The biggest problem with this particular outcry, as is so often the case, is that Lagerfeld’s comments were taken completely out of context. Though this often sounds like a cop-out, attempting to justify an ill-judged comment, in this case the defence holds weight. The headlines pick out the choice word “fat”, declining to add the crucial modifier “a little too”, which makes it sound like Lagerfeld launched into a rant about Adele’s weight apropos of nothing. This isn’t the case.
The comments were actually a small part of a wider comment about popular music artists, and he went on to praise Adele’s “beautiful face” and “divine voice”. Adele’s defenders, out in force, have questioned exactly what Adele is “a little too fat” for, as clearly weight has no bearing on talent or ability.
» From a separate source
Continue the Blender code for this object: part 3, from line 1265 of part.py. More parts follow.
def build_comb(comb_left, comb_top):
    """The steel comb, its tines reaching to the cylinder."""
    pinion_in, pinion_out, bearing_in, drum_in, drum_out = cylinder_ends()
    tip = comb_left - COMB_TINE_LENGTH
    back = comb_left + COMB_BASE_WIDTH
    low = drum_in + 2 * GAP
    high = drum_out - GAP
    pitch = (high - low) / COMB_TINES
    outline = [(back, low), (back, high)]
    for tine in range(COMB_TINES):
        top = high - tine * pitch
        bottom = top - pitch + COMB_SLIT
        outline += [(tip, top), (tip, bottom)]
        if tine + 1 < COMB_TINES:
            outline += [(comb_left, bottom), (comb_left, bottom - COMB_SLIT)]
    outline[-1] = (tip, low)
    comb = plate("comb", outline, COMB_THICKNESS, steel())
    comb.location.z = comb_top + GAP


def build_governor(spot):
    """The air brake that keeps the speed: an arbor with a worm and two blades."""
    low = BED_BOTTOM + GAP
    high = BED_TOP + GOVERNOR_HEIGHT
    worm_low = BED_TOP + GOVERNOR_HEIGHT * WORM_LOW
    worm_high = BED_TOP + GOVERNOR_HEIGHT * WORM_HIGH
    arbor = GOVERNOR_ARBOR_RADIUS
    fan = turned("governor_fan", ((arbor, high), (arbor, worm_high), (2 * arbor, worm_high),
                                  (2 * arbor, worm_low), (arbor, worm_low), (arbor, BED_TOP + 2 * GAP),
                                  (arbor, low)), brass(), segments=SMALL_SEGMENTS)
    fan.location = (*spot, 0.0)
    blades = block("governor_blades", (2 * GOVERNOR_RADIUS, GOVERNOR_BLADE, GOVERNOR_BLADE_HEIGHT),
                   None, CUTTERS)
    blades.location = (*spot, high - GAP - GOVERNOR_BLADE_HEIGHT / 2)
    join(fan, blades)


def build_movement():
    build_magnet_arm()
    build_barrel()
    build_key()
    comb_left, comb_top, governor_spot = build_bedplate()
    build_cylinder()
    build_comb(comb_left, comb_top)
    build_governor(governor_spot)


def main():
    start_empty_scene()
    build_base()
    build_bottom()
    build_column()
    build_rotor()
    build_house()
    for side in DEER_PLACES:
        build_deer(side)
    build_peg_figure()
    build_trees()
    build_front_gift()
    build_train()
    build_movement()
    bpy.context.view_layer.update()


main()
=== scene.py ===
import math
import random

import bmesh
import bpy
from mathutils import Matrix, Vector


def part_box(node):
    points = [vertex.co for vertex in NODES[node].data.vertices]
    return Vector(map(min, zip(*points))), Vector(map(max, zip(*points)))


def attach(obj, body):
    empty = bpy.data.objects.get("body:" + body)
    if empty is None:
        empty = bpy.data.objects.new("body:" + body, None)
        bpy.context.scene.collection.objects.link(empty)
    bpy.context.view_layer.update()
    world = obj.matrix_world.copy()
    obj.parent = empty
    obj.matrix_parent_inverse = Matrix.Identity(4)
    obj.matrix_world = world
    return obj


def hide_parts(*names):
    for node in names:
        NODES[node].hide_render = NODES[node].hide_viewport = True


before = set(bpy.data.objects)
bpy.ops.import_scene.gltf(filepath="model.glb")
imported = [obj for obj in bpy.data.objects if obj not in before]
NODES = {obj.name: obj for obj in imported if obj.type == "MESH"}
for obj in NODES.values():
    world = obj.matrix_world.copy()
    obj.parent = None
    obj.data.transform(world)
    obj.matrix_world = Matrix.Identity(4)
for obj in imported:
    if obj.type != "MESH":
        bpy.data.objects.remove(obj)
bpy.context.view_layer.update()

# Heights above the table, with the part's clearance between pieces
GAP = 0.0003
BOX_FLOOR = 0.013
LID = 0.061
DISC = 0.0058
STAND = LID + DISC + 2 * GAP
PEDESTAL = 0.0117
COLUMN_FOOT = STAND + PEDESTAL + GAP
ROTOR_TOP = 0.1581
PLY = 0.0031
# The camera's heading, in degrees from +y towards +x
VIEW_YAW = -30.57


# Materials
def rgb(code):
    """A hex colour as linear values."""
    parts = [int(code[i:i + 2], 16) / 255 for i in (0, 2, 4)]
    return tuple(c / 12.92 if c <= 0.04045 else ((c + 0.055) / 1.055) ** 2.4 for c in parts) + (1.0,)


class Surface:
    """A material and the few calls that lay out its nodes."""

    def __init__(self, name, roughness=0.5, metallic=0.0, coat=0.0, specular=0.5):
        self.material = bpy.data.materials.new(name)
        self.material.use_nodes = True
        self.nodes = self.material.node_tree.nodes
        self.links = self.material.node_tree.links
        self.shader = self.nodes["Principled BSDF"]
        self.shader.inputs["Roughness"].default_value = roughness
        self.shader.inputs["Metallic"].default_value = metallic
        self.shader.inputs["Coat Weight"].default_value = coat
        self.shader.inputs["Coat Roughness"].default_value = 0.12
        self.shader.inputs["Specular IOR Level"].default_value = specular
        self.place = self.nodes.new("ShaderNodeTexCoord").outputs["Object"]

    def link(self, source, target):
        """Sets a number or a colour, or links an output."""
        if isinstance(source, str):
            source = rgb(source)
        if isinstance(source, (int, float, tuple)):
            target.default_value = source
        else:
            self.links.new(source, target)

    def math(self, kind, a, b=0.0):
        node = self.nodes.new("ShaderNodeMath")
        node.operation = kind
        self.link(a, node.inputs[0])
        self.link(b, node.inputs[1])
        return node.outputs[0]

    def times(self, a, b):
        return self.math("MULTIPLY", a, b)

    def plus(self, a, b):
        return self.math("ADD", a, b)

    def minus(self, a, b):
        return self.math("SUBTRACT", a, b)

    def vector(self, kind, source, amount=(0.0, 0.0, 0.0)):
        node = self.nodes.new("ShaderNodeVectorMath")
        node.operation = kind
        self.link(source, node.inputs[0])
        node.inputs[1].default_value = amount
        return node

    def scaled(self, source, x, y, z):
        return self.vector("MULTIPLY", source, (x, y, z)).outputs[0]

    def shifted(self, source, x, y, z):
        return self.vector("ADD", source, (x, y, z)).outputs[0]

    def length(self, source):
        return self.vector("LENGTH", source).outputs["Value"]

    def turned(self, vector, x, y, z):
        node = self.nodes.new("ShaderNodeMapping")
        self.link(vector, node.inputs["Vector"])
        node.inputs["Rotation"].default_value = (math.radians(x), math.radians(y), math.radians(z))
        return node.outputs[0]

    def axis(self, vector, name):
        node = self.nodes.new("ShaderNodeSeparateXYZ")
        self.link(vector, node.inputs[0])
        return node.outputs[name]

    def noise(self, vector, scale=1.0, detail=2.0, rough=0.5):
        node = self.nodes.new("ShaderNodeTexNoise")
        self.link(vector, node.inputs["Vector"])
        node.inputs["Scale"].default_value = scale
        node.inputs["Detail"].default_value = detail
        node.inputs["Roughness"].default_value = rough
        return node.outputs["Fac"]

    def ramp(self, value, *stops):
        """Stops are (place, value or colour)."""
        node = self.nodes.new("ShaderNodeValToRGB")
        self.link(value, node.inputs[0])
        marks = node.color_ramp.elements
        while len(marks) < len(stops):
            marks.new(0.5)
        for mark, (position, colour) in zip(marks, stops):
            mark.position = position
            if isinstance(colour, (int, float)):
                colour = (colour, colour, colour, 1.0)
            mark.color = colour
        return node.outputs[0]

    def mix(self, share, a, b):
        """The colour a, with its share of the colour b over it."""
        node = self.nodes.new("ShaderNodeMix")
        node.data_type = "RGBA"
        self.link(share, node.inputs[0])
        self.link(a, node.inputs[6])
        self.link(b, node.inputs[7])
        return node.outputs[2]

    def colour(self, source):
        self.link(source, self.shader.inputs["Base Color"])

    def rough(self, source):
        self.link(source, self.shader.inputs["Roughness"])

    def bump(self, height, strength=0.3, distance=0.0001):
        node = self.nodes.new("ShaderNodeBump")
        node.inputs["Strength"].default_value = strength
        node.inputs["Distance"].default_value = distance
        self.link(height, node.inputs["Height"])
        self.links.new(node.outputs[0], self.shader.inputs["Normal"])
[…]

Lagerfeld’s comments were obviously misjudged and unwise, given that conversations about weight are often tinged with controversy and Adele is such a well-loved and admired figure. But was he actually wrong?
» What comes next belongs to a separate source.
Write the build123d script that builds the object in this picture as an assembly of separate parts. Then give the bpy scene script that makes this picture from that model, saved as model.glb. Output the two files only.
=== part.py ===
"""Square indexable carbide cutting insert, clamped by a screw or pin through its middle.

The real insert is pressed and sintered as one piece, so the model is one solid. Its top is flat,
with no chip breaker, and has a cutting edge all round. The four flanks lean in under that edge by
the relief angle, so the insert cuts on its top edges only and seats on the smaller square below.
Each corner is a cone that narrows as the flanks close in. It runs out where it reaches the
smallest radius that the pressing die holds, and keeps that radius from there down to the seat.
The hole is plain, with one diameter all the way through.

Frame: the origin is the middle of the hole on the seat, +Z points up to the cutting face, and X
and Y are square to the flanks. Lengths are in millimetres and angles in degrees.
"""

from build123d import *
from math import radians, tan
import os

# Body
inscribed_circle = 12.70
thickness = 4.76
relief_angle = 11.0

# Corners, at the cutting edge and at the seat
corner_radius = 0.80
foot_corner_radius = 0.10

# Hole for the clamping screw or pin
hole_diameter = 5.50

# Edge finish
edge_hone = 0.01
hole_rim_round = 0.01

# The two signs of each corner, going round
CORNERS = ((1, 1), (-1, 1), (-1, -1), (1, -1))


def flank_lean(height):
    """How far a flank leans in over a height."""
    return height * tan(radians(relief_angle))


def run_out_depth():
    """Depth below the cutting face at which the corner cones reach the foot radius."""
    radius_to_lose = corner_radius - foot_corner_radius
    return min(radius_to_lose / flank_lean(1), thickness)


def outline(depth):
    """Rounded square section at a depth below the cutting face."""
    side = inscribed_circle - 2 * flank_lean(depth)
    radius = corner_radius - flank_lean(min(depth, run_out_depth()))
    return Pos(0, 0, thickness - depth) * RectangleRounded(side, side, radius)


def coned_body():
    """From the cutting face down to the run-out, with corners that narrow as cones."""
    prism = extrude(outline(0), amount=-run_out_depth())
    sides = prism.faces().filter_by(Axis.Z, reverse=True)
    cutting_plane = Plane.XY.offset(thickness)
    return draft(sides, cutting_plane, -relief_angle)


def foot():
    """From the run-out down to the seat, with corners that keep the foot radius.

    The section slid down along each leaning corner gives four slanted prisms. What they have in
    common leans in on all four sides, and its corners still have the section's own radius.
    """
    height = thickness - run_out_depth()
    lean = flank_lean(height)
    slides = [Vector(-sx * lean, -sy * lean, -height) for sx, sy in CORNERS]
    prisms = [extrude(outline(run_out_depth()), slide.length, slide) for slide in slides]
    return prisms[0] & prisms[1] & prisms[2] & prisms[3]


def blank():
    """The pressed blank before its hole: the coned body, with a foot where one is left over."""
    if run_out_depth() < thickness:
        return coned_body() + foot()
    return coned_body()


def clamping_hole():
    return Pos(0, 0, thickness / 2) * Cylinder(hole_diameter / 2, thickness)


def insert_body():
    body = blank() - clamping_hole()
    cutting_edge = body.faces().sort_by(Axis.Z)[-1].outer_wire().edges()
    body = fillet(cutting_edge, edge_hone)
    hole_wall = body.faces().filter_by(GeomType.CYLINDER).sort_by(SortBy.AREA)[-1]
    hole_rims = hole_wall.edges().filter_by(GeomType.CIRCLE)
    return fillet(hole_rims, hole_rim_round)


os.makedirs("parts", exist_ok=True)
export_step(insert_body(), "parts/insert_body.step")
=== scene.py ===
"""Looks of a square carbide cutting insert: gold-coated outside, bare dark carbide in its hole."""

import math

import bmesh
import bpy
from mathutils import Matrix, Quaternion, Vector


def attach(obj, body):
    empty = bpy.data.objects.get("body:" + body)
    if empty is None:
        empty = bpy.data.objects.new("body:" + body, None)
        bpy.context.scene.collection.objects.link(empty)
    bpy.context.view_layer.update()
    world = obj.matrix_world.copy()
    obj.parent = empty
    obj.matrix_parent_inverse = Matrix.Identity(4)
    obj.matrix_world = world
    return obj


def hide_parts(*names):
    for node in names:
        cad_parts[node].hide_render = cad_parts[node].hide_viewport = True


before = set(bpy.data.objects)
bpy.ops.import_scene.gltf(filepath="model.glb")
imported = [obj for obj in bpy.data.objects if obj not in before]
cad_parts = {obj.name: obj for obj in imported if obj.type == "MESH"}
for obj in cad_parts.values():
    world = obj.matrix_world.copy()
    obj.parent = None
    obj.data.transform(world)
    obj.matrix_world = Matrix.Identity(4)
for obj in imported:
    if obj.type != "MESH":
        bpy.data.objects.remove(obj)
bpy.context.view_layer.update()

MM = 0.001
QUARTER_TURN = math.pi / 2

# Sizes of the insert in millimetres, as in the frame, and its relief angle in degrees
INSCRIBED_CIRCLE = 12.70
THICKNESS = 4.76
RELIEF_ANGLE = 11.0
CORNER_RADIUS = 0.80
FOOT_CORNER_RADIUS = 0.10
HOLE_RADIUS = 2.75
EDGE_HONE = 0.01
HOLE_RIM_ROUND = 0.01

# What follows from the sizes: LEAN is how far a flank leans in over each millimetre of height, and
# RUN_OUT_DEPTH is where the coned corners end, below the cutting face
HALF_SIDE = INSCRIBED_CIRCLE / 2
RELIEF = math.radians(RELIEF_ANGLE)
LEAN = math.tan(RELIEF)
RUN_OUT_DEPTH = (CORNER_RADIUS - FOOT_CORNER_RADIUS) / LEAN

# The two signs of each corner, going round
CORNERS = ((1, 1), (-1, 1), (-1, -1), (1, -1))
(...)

A great deal of the controversy is rooted in the fact that it is simply not considered acceptable to make comments about people’s weight if they are overweight or obese. Countless numbers of Adele’s contemporaries are called “too thin” or “skinny”, pondering the ins and outs of their assumed diet and alluding to potential eating disorders. Such comments, arguably no less offensive, rarely if ever receive the same outraged response. Which brings us to the question... is it ever okay to call someone fat?
Societal norms would say no. Before Christmas, the National Obesity Forum urged people to tell their loved ones that they were overweight during the festive season. Though easily dismissed as a headline-grabbing gimmick, the Forum was surely making a valid point by suggesting that people are averse to making comment about the weight of their loved ones because they are too worried they will upset or offend. The problem is that surely the health of an individual is more important than temporary embarrassment. Perhaps a contributory factor to our growing obesity epidemic is a national aversion to appearing rude.
Adele is not a little too fat to sing. She is not a little too fat to perform. And she is not a little too fat to be a famous pop icon. But, generally speaking, being overweight is unhealthy, whether it is by a few pounds or several stone. In an environment of increasing obesity rates and concerns about unhealthy lifestyles, comments that address this issue - when made with a touch more sensitivity than was displayed by Lagerfeld in this example - should not be met with such knee-jerk horror and fury. We should be opening up a discussion about these issues rather than dismissing them outright.
So is it ever okay to call someone fat? No. But maybe it should be.